8.) Practice, practice, practice
New skills need deliberate practice, or else you’re wasting your time.
According to the author of Grit, Angela Duckworth, deliberate practice is a stretch goal. It’s “100% focus on attaining that goal, getting feedback, and then reflecting on that feedback and refining one’s practice as needed.”
Writing is a skill just like knitting or snowboarding. With deliberate practice and time, you will get better.
9.) Give yourself a deadline
You’re more likely to write when you give yourself a deadline. Sounds traditional, but it’s also true.
My newsletter is founded on the principle that one article will come out each Friday at 7:30 am – without fail. At first, my readers were just friends, and I didn’t want to disappoint them. Now I have all sorts of readers who open up these emails – some even pay! I definitely don’t want to let them down.
Nothing gets you going like social pressure, so create some for yourself.
10.) Don’t stress if it’s good or not. People really don’t care 😊
I’m hoping this will inspire you.
Most people never start writing because they're afraid of what their friends will think. The truth is, no one thinks about you that much. They aren’t now. They weren’t before. They won't when you start writing. Post something and you will see what I mean.
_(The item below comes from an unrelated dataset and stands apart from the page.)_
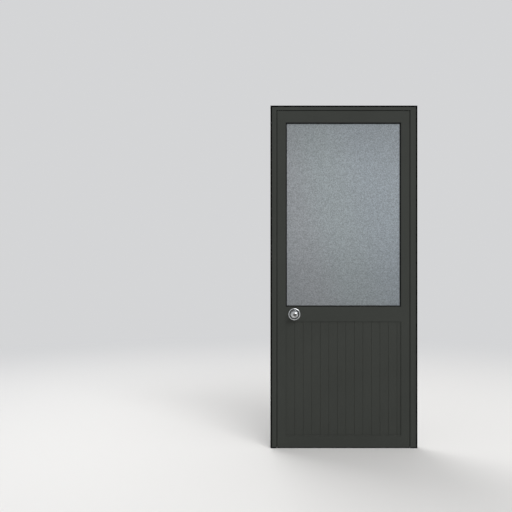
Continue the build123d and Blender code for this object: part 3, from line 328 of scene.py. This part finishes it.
glass_low, glass_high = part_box("glass_pane")
glass_middle = (glass_low + glass_high) / 2
glass_size = glass_high - glass_low
grain_cell = 0.0045
grain_lump = 0.0075
grain_depth = 0.00035
glass_dark = (0.198, 0.212, 0.224)
glass_light = (0.506, 0.535, 0.561)
glass_roughness = (0.34, 0.44)
glass_transmission = 0.55
glass_index = 1.5
speckles_per_metre = 190
speckle_range = (0.28, 0.72)
pimples_per_metre = 230
pimple_strength = 0.6
pimple_depth = 0.0008
tint_direction = (1.0, 0.0, 0.25)
green_tint, green_reach = (0.980, 1.036, 1.024), (0.05, 0.30)
blue_tint, blue_reach = (0.985, 0.990, 1.033), (0.30, 0.60)
# Painted shade at the pane's foot, head and lock side: how far the colour darkens there, and over
# what reach.
painted_shade_colour = (0.55, 0.55, 0.55)
foot_painted_shade, foot_painted_shade_height = 0.55, 0.55
head_painted_shade, head_painted_shade_height = 0.46, 0.35
side_painted_shade, side_painted_shade_width = 0.16, 0.30


def take(piece):
    """Leaves this piece alone selected and active."""
    bpy.ops.object.select_all(action="DESELECT")
    piece.select_set(True)
    bpy.context.view_layer.objects.active = piece


def new_blank(name, primitive, scale=(1, 1, 1), **how):
    """A blank to be shaped: a primitive added alone, at its size and place."""
    bpy.ops.object.select_all(action="DESELECT")
    primitive(**how)
    piece = bpy.context.object
    piece.name = name
    piece.scale = scale
    bpy.ops.object.transform_apply(location=True, rotation=True, scale=True)
    return piece


def edit(piece):
    """Opens a piece in edit mode with all of it selected."""
    take(piece)
    bpy.ops.object.mode_set(mode="EDIT")
    bpy.ops.mesh.select_all(action="SELECT")


def pick_faces(piece, wanted):
    """Selects only the faces whose centre and normal pass a test, in edit mode."""
    bpy.ops.mesh.select_mode(type="FACE")
    bpy.ops.mesh.select_all(action="DESELECT")
    mesh = bmesh.from_edit_mesh(piece.data)
    for face in mesh.faces:
        face.select_set(bool(wanted(face.calc_center_median(), face.normal)))
    bmesh.update_edit_mesh(piece.data)


def pick_edges(piece, wanted):
    """Selects only the edges whose two ends pass a test, in edit mode."""
    bpy.ops.mesh.select_mode(type="EDGE")
    bpy.ops.mesh.select_all(action="DESELECT")
    mesh = bmesh.from_edit_mesh(piece.data)
    for line in mesh.edges:
        line.select_set(bool(wanted(line.verts[0].co, line.verts[1].co)))
    bmesh.update_edit_mesh(piece.data)


def close(piece):
    """Leaves edit mode with the faces outwards and the place applied."""
    bpy.ops.mesh.select_all(action="SELECT")
    bpy.ops.mesh.remove_doubles(threshold=1e-6)
    bpy.ops.mesh.normals_make_consistent(inside=False)
    bpy.ops.object.mode_set(mode="OBJECT")
    take(piece)
    bpy.ops.object.transform_apply(location=True, rotation=True, scale=True)


def smooth(piece, angle):
    """Shades a piece smoothly, apart from edges that turn by more than an angle in degrees."""
    take(piece)
    bpy.ops.object.shade_smooth_by_angle(angle=radians(angle))


def apply_modifier(piece, kind, **settings):
    """Adds a modifier with its settings and applies it."""
    take(piece)
    modifier = piece.modifiers.new(kind.lower(), kind)
    for setting, value in settings.items():
        setattr(modifier, setting, value)
    bpy.ops.object.modifier_apply(modifier=modifier.name)


def fit(piece, finish, body, slot, *nodes):
    """Gives a new piece its finish and its body, and hides the nodes it stands for; the slot is
    not used.
    """
    piece.data.materials.clear()
    piece.data.materials.append(finish)
    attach(piece, body)
    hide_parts(*nodes)


pane = new_blank(
    "obscure_pane", bpy.ops.mesh.primitive_grid_add,
    x_subdivisions=round(glass_size.x / grain_cell),
    y_subdivisions=round(glass_size.z / grain_cell),
    size=1,
    location=(glass_middle.x, glass_low.y + grain_depth, glass_middle.z),
    rotation=(pi / 2, 0, 0),
    scale=(glass_size.x, glass_size.z, 1),
)
rolled = bpy.data.textures.new("rolled_grain", "CLOUDS")
rolled.noise_scale = grain_lump
rolled.noise_depth = 1
apply_modifier(
    pane, "DISPLACE", texture=rolled, texture_coords="GLOBAL", strength=grain_depth, mid_level=0.5
)
edit(pane)
bpy.ops.mesh.select_mode(type="EDGE")
bpy.ops.mesh.region_to_loop()
bpy.ops.mesh.extrude_edges_move(
    TRANSFORM_OT_translate={"value": (0, glass_size.y - 2 * grain_depth, 0)}
)
bpy.ops.mesh.edge_face_add()
close(pane)
smooth(pane, angle=50)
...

The truth is your friends are mostly thinking about themselves.
11.) This is the key to writing online.
The key to writing online is to actually write online.
Blogger Nicolas Cole compares writing online to how many famous musicians started their careers “practicing in public.” A pleasant way of saying they sang in subway stations and outside of Starbucks shops.
“Ed Sheeran played in Subways for years before being signed by a record label. Taylor Swift played at rotary clubs and county fairs before becoming one of the biggest artists in the world.”
The internet is your subway station. It’s your rotary club.
· You will learn about what you like to write.
· You will learn about what the audience likes to read.
· You will discover your writing voice.
The internet is a powerful feedback loop. A mentor acting as a 24/7 marketplace. That’s why above all, you have to start.